Daniela Mussi escreveu um artigo muito esclarecedor no blog Convergência (A esquerda e as eleições: recolocando a estratégia em seu lugar) sobre o PT e seu projeto de governo colocado em prática nos últimos anos. Utilizando o conceitotransformista de Antonio Gramsci, a autora revelou como o Partido dos Trabalhadores operou a sua metamorfose desde um partido de bandeiras de lutas por reformas sociais a uma legenda da ordem, alinhada com os setores conservadores-moderados da sociedade.

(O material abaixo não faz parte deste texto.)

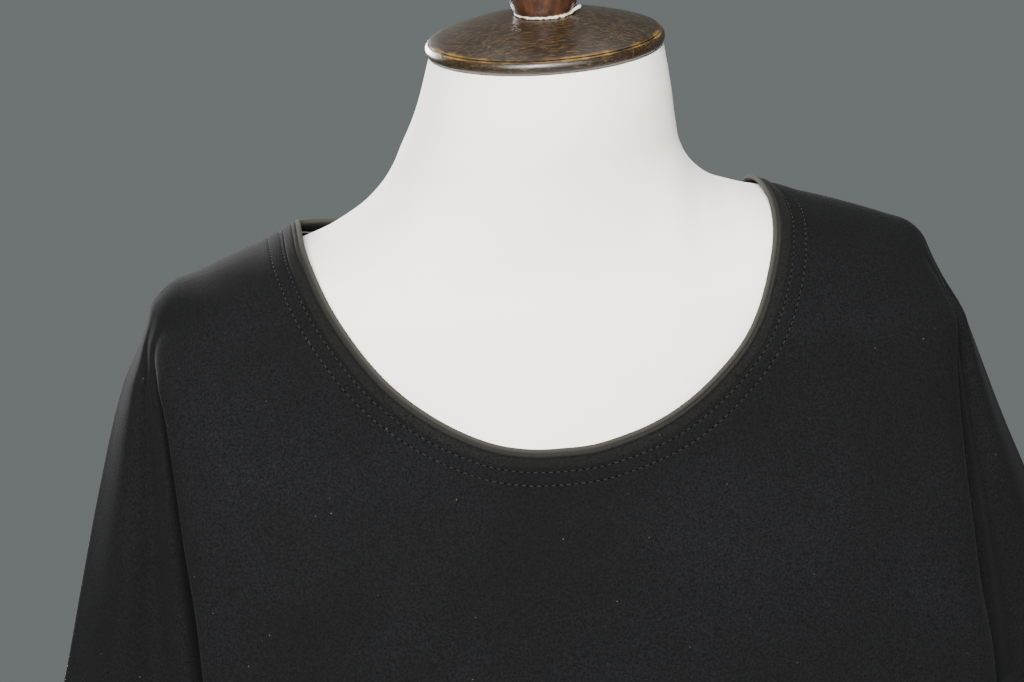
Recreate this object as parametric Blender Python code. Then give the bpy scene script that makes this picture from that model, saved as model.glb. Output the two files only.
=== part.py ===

Para a autora, hoje está acontecendo um esgotamento da confiança do eleitor no governo. A insatisfação da sociedade brasileira com os rumos do país, no entanto, precederam a chegada do PT ao poder em 2002 e foi o que propiciou a vitória de Luiz Inácio Lula da Silva, depois de quatro tentativas. O que acontece é que o partido não cumpriu o que foi eleito para fazer, provocando os sucessivos desapontamentos como suas lamentáveis alianças com os setores mais reacionários da sociedade em nome de uma ficção chamada “governabilidade”. Aliás, essa crise demorou até a chegar porque a metamorfose petista de partido de oposição para partido alinhado aos setores mais conservadores já vinha acontecendo desde os anos 90, embora sem ser muito notado. Para Daniela, o PT já não era o PT quando chegou ao poder, e a eleição de Lula em 2002 cercou os trabalhadores de expectativas não correspondidas, exatamente como a abertura política do país em 1985,
A vitória de Lula repetiu, como farsa, o fim da ditadura militar. Isso por que este governo carregou consigo os antagonismos da transição brasileira para a democracia: em um polo, o pacto entre uma fraca burguesia industrializante, uma vampiresca burguesia rural e o aventureiro capital financeiro; em outro, uma classe trabalhadora em pedaços, explorada, precarizada e perseguida, oprimida e estigmatizada. Apesar desta enxergar nas eleições do PT uma nova chance para recomeçar sua história, não havia, ali, uma “hegemonia” capaz de substituir o arranjo político anterior.
Daniela afirma, com toda a razão, que o atual esgotamento que o PT enfrenta, com desempenhos cada vez menos robustos a cada nova eleição presidencial, não é, de fato, uma crise do PT: é uma crise “das classes que o hegemonizam”, ou seja, do modelo de conciliação com as elites que o PT sustenta ao invés de se alinhar com os setores populares.
Em 2013, a classe trabalhadora que o PT ajudou a esmagar e dividir, com a conivência e indiferença que dele se tornaram marcas, devolveu nas ruas todo o ressentimento e frustração com o partido, o governo e a vida política brasileira. Sua revolta foi calibrada pelo avanço de uma crise econômica internacional, que sinaliza um novo período de desorganização capitalista mundial. As ruas e as greves, curiosamente, retomaram a agenda programática da luta contra a ditadura: direitos sociais, liberdades democráticas, salários e empregos.
Diante desse quadro, nada mais natural que as classes dominantes, que até aqui se serviram de um governo conveniente para seus interesses, estejam preocupadas em buscar agora um novo nome para arejar as esperanças da população, enquanto mantêm exatamente o Establishmentintocado – papel que o PT vem cumprindo desde 2002. E certamente Marina Silva vem sendo preparada para este intuito desde a eleição de 2010.
As elites nacionais já se deram conta, desde o fiasco neoliberal, que candidatos saídos diretamente de seus quadros não desfrutam de nenhuma popularidade. Por isso, notaram que os lobos em pele de cordeiro parecem funcionar perfeitamente aos seus desígnios. Marina Silva é a típica figura que funciona para o eleitorado: mulher de origem humilde, negra, envolvida em questões ambientais, uma figura “do povo”, como Lula era o metalúrgico nordestino que omarketing transformou em Lulinha Paz e Amor. Mas tal como o ex-presidente, Marina tem nos bastidores do seu staff o apoio das mais altas elites financeiras, políticas e empresariais deste país.
Na falta de fôlego do PT e sob uma perspectiva de futuro com crises econômicas e insatisfações da população, as elites brasileiras já decidiram que a hora é de mudar o testa de ferro da vez. Agora é a vez de Marina. Resta saber qual será a estratégia do PT para não perder as eleições: provar que pode ainda servir às elites, ou se virar completamente para o outro lado, resgatando a ilusão que funcionou em 2002, de que dessa vez fará jus às suas históricas bandeiras de lutas ao lado dos setores populares, como tem sido em vários governos verdadeiramente progressistas da América do Sul.